The uprising showed the re-emergence of the urban movement
Although the organized urban sector was of central importance in the nineties and the first five years of this century, it had experienced more than a decade of demobilization, harassment and weakness from 2007 to 2019. The turning point came in 2019, because this exposed the need for convergence between the countryside and the city. If then, the urban movement was able to sustain the mobilization and resistance to the government and its repressive apparatuses, for no more than a day and a half, today it is completely different, the mobilizations are daily, without rest, characterizing a determining variable in the praxis of the urban sector.
We exemplify this with the unusual force – although it is a historical feature – of the peri-urban sectors, for example, the south of Quito, the neighbourhoods of Nueva Aurora, Cutuglahua, Guamaní, Lucha de los Pobres, Unión Popular; the southeast like Edén del Valle, Obrero Independiente, La Forestal up to Conocoto and, passing through, La Toglla; the northwest like La Comuna, Atucucho, Jaime Roldós, El Condado pobre and to the north, San Antonio, Carapungo, Calderón to the Oyacoto sector; finally, the centre north and south from the Central University to La Villaflora.
This institutes two central elements – first, that the peri-urban sectors share many of the exclusions and shortcomings of the rural world, that is why their demands and resistance are powerful and urgent; the second is social regroupment in the city, in addition to the still complex strengthening of the mobilized urban sector, as a new element in the popular struggle and resistance against the current neoliberalism.

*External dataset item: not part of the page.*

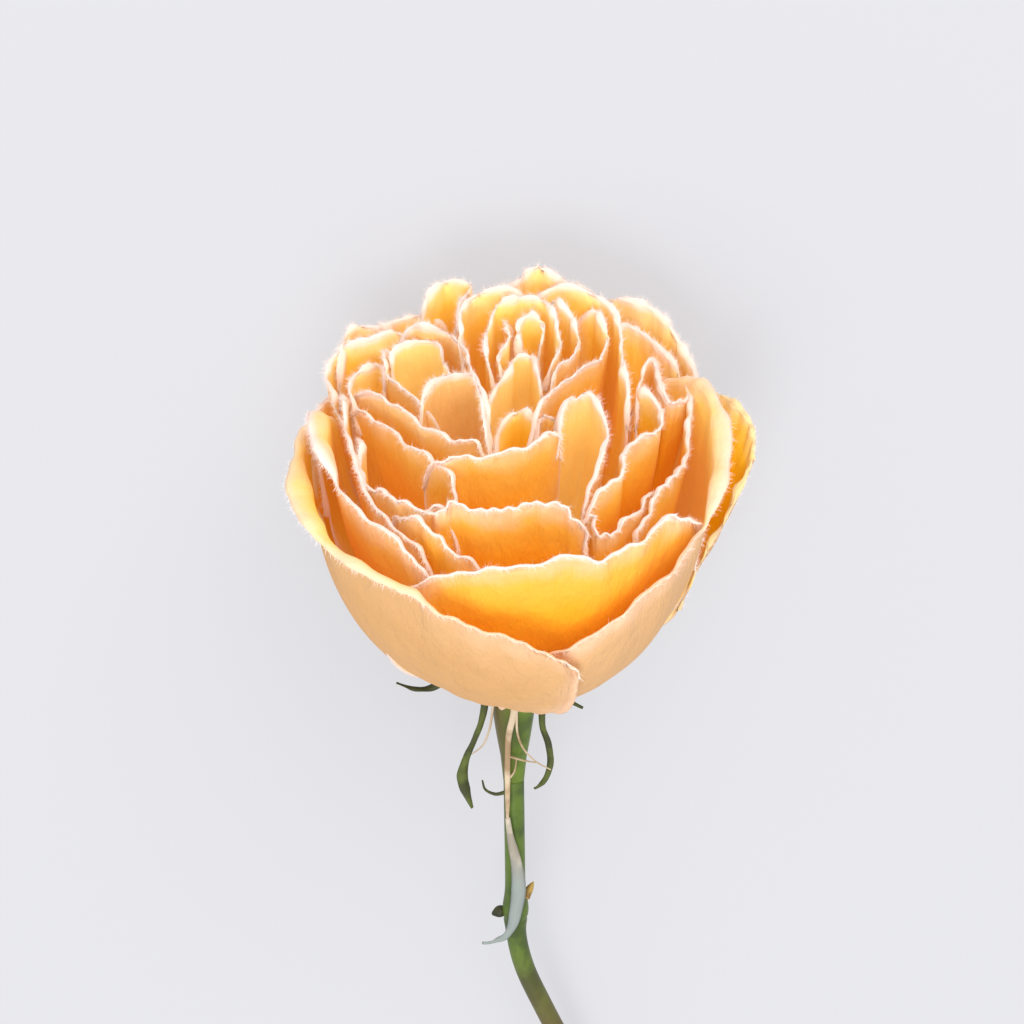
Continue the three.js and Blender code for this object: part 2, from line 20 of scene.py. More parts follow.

This uprising exhibits class struggle and anti-colonial struggle
This connects with the previous point because it is clearly observable that the foci of resistance to the onslaught of the Policía Nacional are the peri-urban neighbourhoods, essentially working class and impoverished. The battles in the sectors of the south and north, show a total distance from the spontaneity of the inhabitants, if not a process of organization and learning to mobilize, which goes hand in hand with the characterization of a class identity. We say, then, that the effects of the increasingly brutal measures of neoliberalism concern the basic questions of subsistence and survival such as the daily costs of food, transport and public health in the popular classes. On the other hand, in the sectors of the middle classes tending towards the popular camp, the priorities are embodied in everything relating to higher fuel prices, rather than basic subsistence itself.
However, these two attacks came together, in a scenario of class confrontation against the Lasso government and against the upper and upper middle classes. In terms of the latter there is also a strong inter-bourgeois conflict characterized by disputes between and on bank financial capital (Banco Pichincha and Guayaquil) as another ingredient of the country’s general crisis.
On the other hand, and as part of this drift, the racialized component of the protest, thus, the indigenous movement, has historically wielded and wields a proposal for a pluri-national state, which goes beyond ethnicity. Which has met with the most visceral responses from the hegemonic mestizo based on racism, classism and xenophobia. This is based on statements, and coverage on social media and television channels and a bourgeois public opinion that posits the idea of an attack on Quito, a strictly indigenous rebellion, therefore uniquely representing the interests of this sector. They seek to associate the indigenous movement with Correísmo, when we know that the latter, since 2019, based its administration on discrediting the Conaie indigenous organisation, because they rejected its extractivist policies. So, the anti-colonial component is shown in this struggle, against these racist discourses and practices.
The university is moving rightwards
This point is unprecedented in the mobilizing processes in recent years, and it is the role adopted by the university institutions. Their resistance to popular demands to open their doors and campuses to turn them into fields of peace and accommodation for the brothers and sisters of the nationalities, is evidence of a worrying rupture in their role, not only as builders of possible knowledge, but of expanding solidarity spaces to the vulnerable and impoverished sectors of the country. This act exposed in a pristine way the articulation of the private sectors of the Chambers, in this case the Chamber of Commerce, for example, with the Catholic University of Ecuador, through its principal, Fernando Ponce Leon. In addition, the lukewarm nature of the press releases of the main rectors calling for dialogue, combined with the quietism of many lecturers about what is happening in the country, elucidates how Lasso’s discourse poses an important niche in the public university, as shown through lecturers who uncritically repeat their policies in digital portals, or question the organizational forms of students using the argument of violence, among other things.
These days have shown that the only possible politics and democracy is that of the people, in the streets, the tumultuous. Politicizing politics starts by no longer thinking that it can be done from social networks, quietism is one of the harmful components of neoliberalism, the real possibility of all change and construction is the people as a force and as history. Nothing else.